I’m not advocating for holding kids back. Clearly that is a vexing issue beyond the scope of this column (if you are interested here is recent study). But, we should be throwing resources at these kids rather than just handing them diplomas.

I get that they are young, and I am all for letting kids be kids and not forcing them to grow up too fast but, sometimes the harsh realities of life get in the way of childhood innocence. If a child is not operating at grade level it is too serious a problem to just be shifted on up to the next school or the teacher on the floor above.

Fifth year graduation is not just a pretence it degrades the value of a real graduation. I mean a college graduation. That is the graduation that is not a foregone conclusion. The one you have to work towards and pass. You might take an extra years or you might fail to finish at all.

In 2012 only 59 percent of first-time, full-time students who began a bachelor’s degree at a four-year institution six years earlier had completed the degree at that institution, according to the National Center for Education Statistics. Nothing guaranteed about getting a degree. You have to work at it. Graduation is a reward not a right.

This matters because these Fifth Grade kids are eventually going to encounter the real world where there is competition and hierarchies exist. Where you have to deal with disappointment. Where showing up at college or work is no guarantee you will graduate or get promoted.
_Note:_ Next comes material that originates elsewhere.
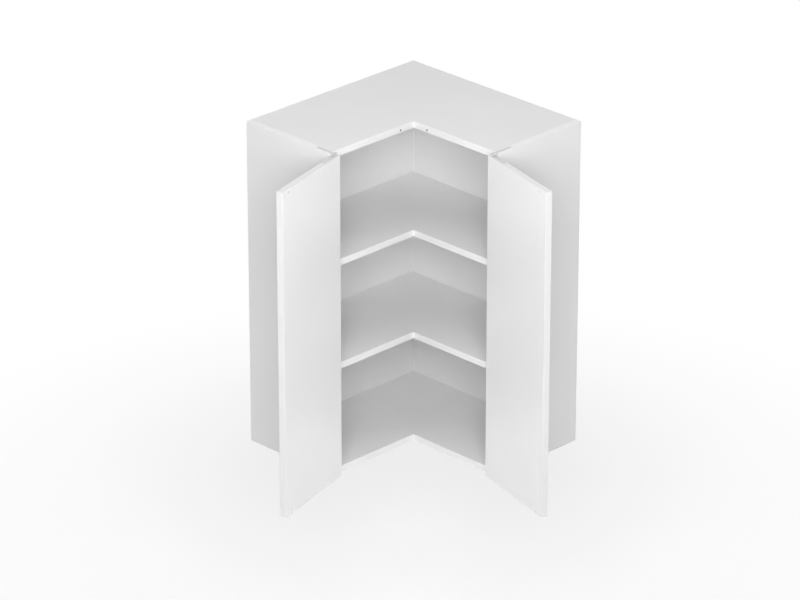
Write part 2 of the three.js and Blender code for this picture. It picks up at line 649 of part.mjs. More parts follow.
// Z-section steel plate on the wall. Its upstand carries the hook.
function wallPlate() {
  const step = HOOK_REST - PLATE_UPSTAND;
  const section = new THREE.Shape(
    [
      [0, step + PLATE_THICKNESS - PLATE_FLANGE],
      [PLATE_THICKNESS, step + PLATE_THICKNESS - PLATE_FLANGE],
      [PLATE_THICKNESS, step - PLATE_THICKNESS],
      [PLATE_STEP + PLATE_THICKNESS, step - PLATE_THICKNESS],
      [PLATE_STEP + PLATE_THICKNESS, HOOK_REST],
      [PLATE_STEP, HOOK_REST],
      [PLATE_STEP, step],
      [0, step],
    ].map(([v, z]) => new THREE.Vector2(v, z)),
  );
  const end = INNER_SIDE - PLATE_SIDE_GAP;
  const plate = new THREE.ExtrudeGeometry(section, { depth: PLATE_LENGTH, bevelEnabled: false });
  plate.rotateX(Math.PI / 2).rotateZ(-Math.PI / 2).translate(end, 0, 0);
  const middle = end - PLATE_LENGTH / 2;
  const screwZ = step + PLATE_THICKNESS - PLATE_FLANGE / 2 - PLATE_THICKNESS;
  const wall = [-OVERCUT, PLATE_THICKNESS + OVERCUT];
  const holes = [-PLATE_SCREW_SPACING / 2, PLATE_SCREW_SPACING / 2].map((offset) =>
    rodAlongV(PLATE_SCREW_RADIUS, wall, middle + offset, screwZ, SMALL_SIDES),
  );
  return cut(plate, holes);
}

// ---- Assembly ----------------------------------------------------------------------------------

const cabinet = new THREE.Group();

function add(name, geometry, material, parent = cabinet) {
  const mesh = new THREE.Mesh(geometry, material);
  mesh.name = name;
  parent.add(mesh);
  return mesh;
}

function addBothSides(name, geometry, material) {
  add(`right_${name}`, geometry, material);
  add(`left_${name}`, leftCopy(geometry), material);
}

function addCarcass() {
  addBothSides('side_panel', sidePanel(), melamine);
  add('top_panel', topPanel(), melamine);
  add('bottom_panel', bottomPanel(), melamine);
  add('right_back_panel', backPanel(BACK_INSET), backMelamine);
  add('left_back_panel', leftCopy(backPanel(BACK_FACE)), backMelamine);
  add('rear_corner_post', rearCornerPost(), postWood);
}

function addShelf(name, holeIndex) {
  add(name, shelf(holeIndex), melamine);
  const z = holeHeight(holeIndex);
  const inSide = shelfSupport(SIDE_PIN_LENGTH);
  const front = inSide.clone().translate(INNER_SIDE, -FRONT_ROW, z);
  const rear = inSide.clone().translate(INNER_SIDE, -REAR_ROW, z);
  const inBack = shelfSupport(BACK_PIN_LENGTH).rotateZ(Math.PI / 2);
  inBack.translate(BACK_HOLE_FROM_CORNER, -BACK_FACE, z);
  addBothSides(`${name}_support_front`, front, zincSteel);
  addBothSides(`${name}_support_rear`, rear, zincSteel);
  addBothSides(`${name}_support_corner`, inBack, zincSteel);
}

function addFixedHingePieces() {
  const pieces = [
    ['cabinet_leaf', cabinetLeaf(), zincSteel],
    ['hinge_pin', hingePin(), brightSteel],
    ['hinge_washer', hingeWasher(), whiteNylon],
  ];
  for (const [name, geometry, material] of pieces) {
    addBothSides(`upper_${name}`, geometry, material);
    addBothSides(`lower_${name}`, lowerCopy(geometry), material);
  }
}

// The door's pieces, moved so that the hinge axis is the group's own Z axis, then swung open.
function addDoor(side, toSide, [pivotX, pivotY], turn) {
  const swing = new THREE.Group();
  swing.position.set(pivotX, pivotY, 0);
  swing.rotation.z = THREE.MathUtils.degToRad(turn);
  cabinet.add(swing);
  const leaf = doorLeaf();
  const pieces = [
    ['door', door(), doorLacquer],
    ['upper_door_leaf', leaf, zincSteel],
    ['lower_door_leaf', lowerCopy(leaf), zincSteel],
    ['catch_strike', catchStrike(), whiteSteel],
    ['door_bumper', doorBumper(), clearRubber],
  ];
  for (const [name, geometry, material] of pieces) {
    const placed = toSide(geometry).clone().translate(-pivotX, -pivotY, 0);
    add(`${side}_${name}`, placed, material, swing);
  }
}

function addHangers() {
  addBothSides('hanger_housing', hangerHousing(), whiteNylon);
  addBothSides('hanger_hook', hangerHook(), zincSteel);
  addBothSides('hanger_height_screw', heightScrew(), brightSteel);
  addBothSides('hanger_depth_screw', depthScrew(), brightSteel);
  addBothSides('hanger_cover', hangerCover(), whiteNylon);
  addBothSides('wall_plate', wallPlate(), zincSteel);
}

addCarcass();
addShelf('lower_shelf', LOWER_SHELF_HOLE);
addShelf('upper_shelf', UPPER_SHELF_HOLE);
addFixedHingePieces();
addBothSides('catch_magnet', catchMagnet(), whiteNylon);
addDoor('right', (geometry) => geometry, [PIVOT_U, -PIVOT_V], OPEN_ANGLE);
addDoor('left', leftCopy, [PIVOT_V, -PIVOT_U], -OPEN_ANGLE);
addHangers();

export default cabinet;
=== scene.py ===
"""Visual model of the corner wall cabinet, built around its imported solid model.

Everything is in metres in the frame of the solids: +Z up, the origin in the wall corner under the
cabinet, the right wall at y = 0 and the left wall at x = 0. The cabinet is its own mirror image
across the plane x = -y, so handed pieces are placed for the right leg and mirrored for the left.
"""

import json
import math

import bmesh
import bpy
from bpy.props import FloatProperty, FloatVectorProperty, IntProperty, PointerProperty
from mathutils import Matrix, Vector


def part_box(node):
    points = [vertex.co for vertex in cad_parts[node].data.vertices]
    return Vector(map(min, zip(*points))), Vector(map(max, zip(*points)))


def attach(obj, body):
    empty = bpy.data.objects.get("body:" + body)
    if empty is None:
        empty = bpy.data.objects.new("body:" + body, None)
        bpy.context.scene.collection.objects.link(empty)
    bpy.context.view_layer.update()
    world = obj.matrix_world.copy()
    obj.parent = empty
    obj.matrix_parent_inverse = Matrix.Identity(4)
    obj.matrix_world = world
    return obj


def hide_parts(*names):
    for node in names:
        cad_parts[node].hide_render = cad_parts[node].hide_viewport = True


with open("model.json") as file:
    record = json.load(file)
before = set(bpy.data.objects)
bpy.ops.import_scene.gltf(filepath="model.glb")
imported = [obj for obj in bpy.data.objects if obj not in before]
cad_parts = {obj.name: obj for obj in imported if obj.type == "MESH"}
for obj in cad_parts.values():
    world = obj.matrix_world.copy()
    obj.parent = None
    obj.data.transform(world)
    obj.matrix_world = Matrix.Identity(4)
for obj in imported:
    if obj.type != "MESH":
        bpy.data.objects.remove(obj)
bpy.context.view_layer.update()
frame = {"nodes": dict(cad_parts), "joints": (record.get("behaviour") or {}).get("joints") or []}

bl_info = {
    "name": "Corner Wall Cabinet",
    "version": (1, 0, 0),
    "blender": (4, 5, 0),
    "location": "View3D > Sidebar > Cabinet",
    "description": "Dresses the solids of a corner wall cabinet with board edges, hardware and finishes",
    "category": "Object",
}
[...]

Back in the days when I worked I remember my boss rolling his eyes about one of my Millennial colleagues who threatened to quit because he had worked for a year and not got a promotion. I wonder how many “graduation” ceremonies had fertilized his expectations over the years?

Let’s rename the graduation event we had at school this week a leaving ceremony. We can acknowledge it is time of transition in the kids’ lives. There is no harm in giving them a good send off.

In the last week my son’s class had a students-only party, a field trip to Broadway and they worked on their legacy project. The legacy project is about giving back, which is a quality we should be encouraging in our children.

Last year’s Fifth Grade raised money to put the school name in big letters above the door to the auditorium. This year the departing class has planted native flowers and shrubs on a once overgrown bank behind one of the school playgrounds.

Of course, these projects are heavily reliant on the parents. We had to clear the slope of invasive weeds, lay landscape fabric and buy the plants before the kids came out and put them in the ground. Now the parents need to mulch the beds and water the plants over the summer.

But still in the years to come, I hope these departing Fifth Graders will look up that slope and see the little native woodland they had a hand in restoring. Maybe they will only appreciate the legacy they had a part in creating when they have experienced the ups and downs involved in graduating from college.